■ WHAT IS BEING ASKED:
Return the listing below in full, with every line exactly as it is.

==== DATA SECTION

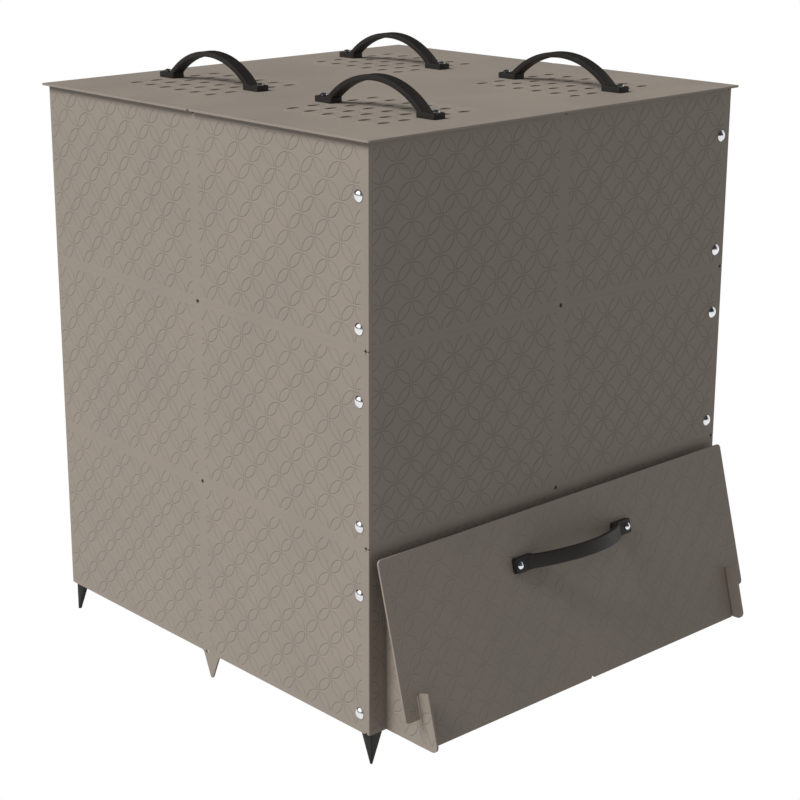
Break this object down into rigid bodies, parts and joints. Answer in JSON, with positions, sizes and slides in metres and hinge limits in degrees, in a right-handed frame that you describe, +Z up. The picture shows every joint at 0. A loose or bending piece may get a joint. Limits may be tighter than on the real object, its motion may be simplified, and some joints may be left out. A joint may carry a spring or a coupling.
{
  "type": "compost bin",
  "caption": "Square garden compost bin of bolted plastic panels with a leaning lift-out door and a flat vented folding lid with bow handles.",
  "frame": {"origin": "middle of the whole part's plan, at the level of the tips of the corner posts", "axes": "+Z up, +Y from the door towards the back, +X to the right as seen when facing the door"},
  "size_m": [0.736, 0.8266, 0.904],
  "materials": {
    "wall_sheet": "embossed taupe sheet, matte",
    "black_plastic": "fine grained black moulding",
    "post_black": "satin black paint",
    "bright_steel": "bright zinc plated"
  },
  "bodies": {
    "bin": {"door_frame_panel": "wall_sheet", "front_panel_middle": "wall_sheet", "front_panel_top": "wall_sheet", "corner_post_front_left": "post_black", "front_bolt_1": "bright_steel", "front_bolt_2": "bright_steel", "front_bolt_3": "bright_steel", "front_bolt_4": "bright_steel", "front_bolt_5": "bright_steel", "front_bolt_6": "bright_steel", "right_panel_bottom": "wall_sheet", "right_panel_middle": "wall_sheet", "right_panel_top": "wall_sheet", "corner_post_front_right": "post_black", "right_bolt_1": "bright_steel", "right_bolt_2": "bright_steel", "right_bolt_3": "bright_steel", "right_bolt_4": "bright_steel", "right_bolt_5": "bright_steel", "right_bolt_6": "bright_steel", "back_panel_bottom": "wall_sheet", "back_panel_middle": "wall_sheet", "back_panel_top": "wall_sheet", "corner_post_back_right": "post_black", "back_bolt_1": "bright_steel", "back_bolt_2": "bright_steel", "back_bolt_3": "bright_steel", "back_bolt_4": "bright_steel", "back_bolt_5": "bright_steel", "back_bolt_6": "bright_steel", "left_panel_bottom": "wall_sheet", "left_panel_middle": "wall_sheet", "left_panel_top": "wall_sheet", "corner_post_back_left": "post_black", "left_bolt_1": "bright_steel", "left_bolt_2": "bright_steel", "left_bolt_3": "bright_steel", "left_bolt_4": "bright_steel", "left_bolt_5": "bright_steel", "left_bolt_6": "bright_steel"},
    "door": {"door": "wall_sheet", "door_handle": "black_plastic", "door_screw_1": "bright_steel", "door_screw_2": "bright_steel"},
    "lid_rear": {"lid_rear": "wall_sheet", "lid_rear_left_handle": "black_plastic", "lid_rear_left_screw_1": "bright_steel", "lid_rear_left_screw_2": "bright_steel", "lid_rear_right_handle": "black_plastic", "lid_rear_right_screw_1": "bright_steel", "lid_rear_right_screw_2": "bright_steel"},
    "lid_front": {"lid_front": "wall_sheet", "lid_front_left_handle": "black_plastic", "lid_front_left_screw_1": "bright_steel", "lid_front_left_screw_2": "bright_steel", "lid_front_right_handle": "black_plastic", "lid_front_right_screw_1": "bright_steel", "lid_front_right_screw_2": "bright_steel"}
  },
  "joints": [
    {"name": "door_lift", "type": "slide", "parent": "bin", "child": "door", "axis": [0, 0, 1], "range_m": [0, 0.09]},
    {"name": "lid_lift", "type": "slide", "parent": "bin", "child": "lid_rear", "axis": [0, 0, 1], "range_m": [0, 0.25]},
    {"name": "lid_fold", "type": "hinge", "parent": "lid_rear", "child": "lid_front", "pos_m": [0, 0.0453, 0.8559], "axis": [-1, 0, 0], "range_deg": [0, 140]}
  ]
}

========

■ REPLY TO THE EXERCISE:
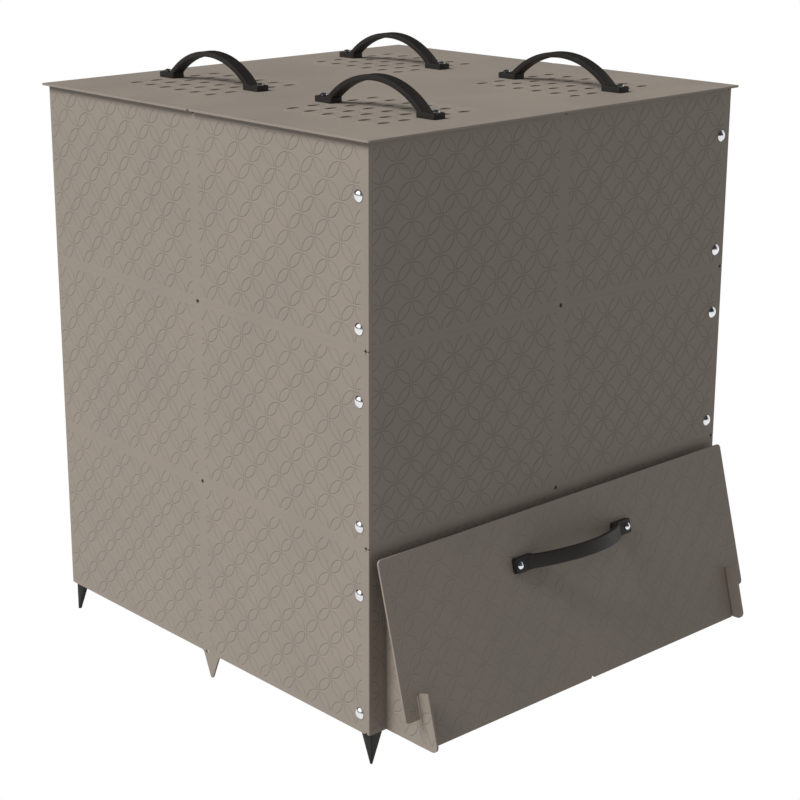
Break this object down into rigid bodies, parts and joints. Answer in JSON, with positions, sizes and slides in metres and hinge limits in degrees, in a right-handed frame that you describe, +Z up. The picture shows every joint at 0. A loose or bending piece may get a joint. Limits may be tighter than on the real object, its motion may be simplified, and some joints may be left out. A joint may carry a spring or a coupling.
{
  "type": "compost bin",
  "caption": "Square garden compost bin of bolted plastic panels with a leaning lift-out door and a flat vented folding lid with bow handles.",
  "frame": {"origin": "middle of the whole part's plan, at the level of the tips of the corner posts", "axes": "+Z up, +Y from the door towards the back, +X to the right as seen when facing the door"},
  "size_m": [0.736, 0.8266, 0.904],
  "materials": {
    "wall_sheet": "embossed taupe sheet, matte",
    "black_plastic": "fine grained black moulding",
    "post_black": "satin black paint",
    "bright_steel": "bright zinc plated"
  },
  "bodies": {
    "bin": {"door_frame_panel": "wall_sheet", "front_panel_middle": "wall_sheet", "front_panel_top": "wall_sheet", "corner_post_front_left": "post_black", "front_bolt_1": "bright_steel", "front_bolt_2": "bright_steel", "front_bolt_3": "bright_steel", "front_bolt_4": "bright_steel", "front_bolt_5": "bright_steel", "front_bolt_6": "bright_steel", "right_panel_bottom": "wall_sheet", "right_panel_middle": "wall_sheet", "right_panel_top": "wall_sheet", "corner_post_front_right": "post_black", "right_bolt_1": "bright_steel", "right_bolt_2": "bright_steel", "right_bolt_3": "bright_steel", "right_bolt_4": "bright_steel", "right_bolt_5": "bright_steel", "right_bolt_6": "bright_steel", "back_panel_bottom": "wall_sheet", "back_panel_middle": "wall_sheet", "back_panel_top": "wall_sheet", "corner_post_back_right": "post_black", "back_bolt_1": "bright_steel", "back_bolt_2": "bright_steel", "back_bolt_3": "bright_steel", "back_bolt_4": "bright_steel", "back_bolt_5": "bright_steel", "back_bolt_6": "bright_steel", "left_panel_bottom": "wall_sheet", "left_panel_middle": "wall_sheet", "left_panel_top": "wall_sheet", "corner_post_back_left": "post_black", "left_bolt_1": "bright_steel", "left_bolt_2": "bright_steel", "left_bolt_3": "bright_steel", "left_bolt_4": "bright_steel", "left_bolt_5": "bright_steel", "left_bolt_6": "bright_steel"},
    "door": {"door": "wall_sheet", "door_handle": "black_plastic", "door_screw_1": "bright_steel", "door_screw_2": "bright_steel"},
    "lid_rear": {"lid_rear": "wall_sheet", "lid_rear_left_handle": "black_plastic", "lid_rear_left_screw_1": "bright_steel", "lid_rear_left_screw_2": "bright_steel", "lid_rear_right_handle": "black_plastic", "lid_rear_right_screw_1": "bright_steel", "lid_rear_right_screw_2": "bright_steel"},
    "lid_front": {"lid_front": "wall_sheet", "lid_front_left_handle": "black_plastic", "lid_front_left_screw_1": "bright_steel", "lid_front_left_screw_2": "bright_steel", "lid_front_right_handle": "black_plastic", "lid_front_right_screw_1": "bright_steel", "lid_front_right_screw_2": "bright_steel"}
  },
  "joints": [
    {"name": "door_lift", "type": "slide", "parent": "bin", "child": "door", "axis": [0, 0, 1], "range_m": [0, 0.09]},
    {"name": "lid_lift", "type": "slide", "parent": "bin", "child": "lid_rear", "axis": [0, 0, 1], "range_m": [0, 0.25]},
    {"name": "lid_fold", "type": "hinge", "parent": "lid_rear", "child": "lid_front", "pos_m": [0, 0.0453, 0.8559], "axis": [-1, 0, 0], "range_deg": [0, 140]}
  ]
}